Back in the day I was living off of credit cards and wracked up way more debt than I could pay back. What did I do? I just didn't pay it back. Did I declare bankruptcy? Didn't have to. Once credit card debt gets sold to collections (pennies on the dollar at auction) you can no longer be sued for it.
Now over four years later my credit score is back in the "good" range because all that bad debt has dropped off my record. I certainly wouldn't recommend doing this on purpose but in my case it worked out just fine. I borrowed a lot of money, never paid it back, and everything is already back to normal.
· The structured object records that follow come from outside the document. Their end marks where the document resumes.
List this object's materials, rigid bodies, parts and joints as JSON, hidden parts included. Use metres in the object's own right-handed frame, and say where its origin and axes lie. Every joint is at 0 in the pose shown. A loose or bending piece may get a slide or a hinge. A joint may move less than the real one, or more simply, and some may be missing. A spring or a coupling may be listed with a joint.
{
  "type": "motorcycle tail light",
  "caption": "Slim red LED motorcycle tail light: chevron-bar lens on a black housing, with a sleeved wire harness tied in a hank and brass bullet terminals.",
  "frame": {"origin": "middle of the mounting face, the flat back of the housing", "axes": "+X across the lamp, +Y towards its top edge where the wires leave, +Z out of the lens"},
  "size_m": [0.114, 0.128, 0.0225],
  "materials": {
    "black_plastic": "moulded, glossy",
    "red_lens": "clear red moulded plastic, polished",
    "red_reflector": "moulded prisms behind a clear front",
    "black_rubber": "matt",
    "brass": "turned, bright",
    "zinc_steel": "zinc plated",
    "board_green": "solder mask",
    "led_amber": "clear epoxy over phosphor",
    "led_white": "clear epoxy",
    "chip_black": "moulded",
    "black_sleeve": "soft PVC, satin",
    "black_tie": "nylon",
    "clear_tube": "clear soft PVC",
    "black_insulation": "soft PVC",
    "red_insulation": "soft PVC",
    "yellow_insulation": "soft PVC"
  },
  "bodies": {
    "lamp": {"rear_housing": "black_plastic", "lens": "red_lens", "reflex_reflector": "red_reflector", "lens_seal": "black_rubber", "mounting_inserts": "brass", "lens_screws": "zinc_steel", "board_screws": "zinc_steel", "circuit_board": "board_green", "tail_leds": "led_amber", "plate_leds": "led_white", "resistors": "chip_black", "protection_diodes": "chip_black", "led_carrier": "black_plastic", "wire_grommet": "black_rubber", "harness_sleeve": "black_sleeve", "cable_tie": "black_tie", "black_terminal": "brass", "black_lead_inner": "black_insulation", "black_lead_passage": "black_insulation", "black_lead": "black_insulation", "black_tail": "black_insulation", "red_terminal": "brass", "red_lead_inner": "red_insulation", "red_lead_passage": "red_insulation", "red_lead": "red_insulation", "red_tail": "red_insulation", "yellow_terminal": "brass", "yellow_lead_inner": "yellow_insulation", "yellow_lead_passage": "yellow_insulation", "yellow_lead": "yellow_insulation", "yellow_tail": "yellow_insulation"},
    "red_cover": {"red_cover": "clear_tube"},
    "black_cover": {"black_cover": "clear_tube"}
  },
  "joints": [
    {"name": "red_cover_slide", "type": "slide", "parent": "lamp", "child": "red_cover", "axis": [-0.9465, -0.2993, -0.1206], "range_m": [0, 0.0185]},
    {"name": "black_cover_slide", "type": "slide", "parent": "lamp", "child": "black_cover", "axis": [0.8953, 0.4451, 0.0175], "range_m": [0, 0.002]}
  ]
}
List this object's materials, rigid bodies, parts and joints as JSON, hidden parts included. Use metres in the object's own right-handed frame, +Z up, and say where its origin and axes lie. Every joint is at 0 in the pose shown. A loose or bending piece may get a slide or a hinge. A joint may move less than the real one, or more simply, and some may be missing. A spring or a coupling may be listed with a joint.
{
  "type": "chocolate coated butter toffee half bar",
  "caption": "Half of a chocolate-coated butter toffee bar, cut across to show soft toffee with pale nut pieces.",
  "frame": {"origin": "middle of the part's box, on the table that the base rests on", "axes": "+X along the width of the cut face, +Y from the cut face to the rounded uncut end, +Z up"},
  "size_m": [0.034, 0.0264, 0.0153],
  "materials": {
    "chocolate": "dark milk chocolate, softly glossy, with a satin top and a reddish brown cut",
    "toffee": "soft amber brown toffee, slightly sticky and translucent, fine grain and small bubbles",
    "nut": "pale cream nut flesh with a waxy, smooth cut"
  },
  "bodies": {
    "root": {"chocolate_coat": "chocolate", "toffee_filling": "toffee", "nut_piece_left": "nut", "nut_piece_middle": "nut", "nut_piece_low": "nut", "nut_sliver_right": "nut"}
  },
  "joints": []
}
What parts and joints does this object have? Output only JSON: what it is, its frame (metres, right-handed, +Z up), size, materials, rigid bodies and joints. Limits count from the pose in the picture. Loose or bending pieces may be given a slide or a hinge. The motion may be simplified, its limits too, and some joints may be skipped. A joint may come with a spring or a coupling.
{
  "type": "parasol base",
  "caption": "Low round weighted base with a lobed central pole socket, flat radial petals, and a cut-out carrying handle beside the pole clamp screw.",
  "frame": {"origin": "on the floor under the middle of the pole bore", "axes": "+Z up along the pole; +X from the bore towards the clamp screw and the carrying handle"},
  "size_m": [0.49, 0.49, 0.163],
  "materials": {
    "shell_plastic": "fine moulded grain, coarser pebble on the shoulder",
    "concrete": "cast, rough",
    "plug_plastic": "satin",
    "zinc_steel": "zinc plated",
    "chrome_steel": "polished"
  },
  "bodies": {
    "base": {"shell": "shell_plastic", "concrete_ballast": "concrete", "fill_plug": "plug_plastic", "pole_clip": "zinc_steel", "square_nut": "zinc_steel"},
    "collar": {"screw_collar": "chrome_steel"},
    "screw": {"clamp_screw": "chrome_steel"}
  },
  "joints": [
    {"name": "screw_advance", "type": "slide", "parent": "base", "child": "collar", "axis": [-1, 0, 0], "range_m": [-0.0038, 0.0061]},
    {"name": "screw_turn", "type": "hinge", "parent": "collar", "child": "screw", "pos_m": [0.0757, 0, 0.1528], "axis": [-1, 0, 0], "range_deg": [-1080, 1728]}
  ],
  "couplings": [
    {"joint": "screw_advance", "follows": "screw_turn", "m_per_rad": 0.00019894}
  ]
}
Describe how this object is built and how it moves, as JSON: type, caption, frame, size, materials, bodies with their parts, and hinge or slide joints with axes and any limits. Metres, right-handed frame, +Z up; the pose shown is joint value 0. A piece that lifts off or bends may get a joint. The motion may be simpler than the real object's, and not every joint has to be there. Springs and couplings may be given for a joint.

Again, bankruptcy is often only needed when you're being sued, and this doesn't happen very often because suing someone is expensive (especially if it's only for a couple thousand dollars here and there across multiple sources). More often than not creditors will just cut their losses and sell the debt to collectors. That way they don't have to pump even more money trying to reclaim debt that they might not get back anyway.
It's pretty messed up, because I know multiple people who have declared bankruptcy, and after the research I've done here I'm left wondering if that was even the right move for them. I don't remember them being in any legal trouble or at risk of losing valuable collateral.
Unfortunately, it seems like we can't even necessarily trust bankruptcy lawyers to be straight with us to give us proper advice. After all, their salary depends on people declaring bankruptcy, so there's a major conflict of interest there when it comes to picking the correct option considering the individual's specific situation.
While you personally may never need to think about declaring bankruptcy, surely someone you know will have to. Hopefully armed with this knowledge you can give your friends and family the proper warnings when it comes to this legal procedure.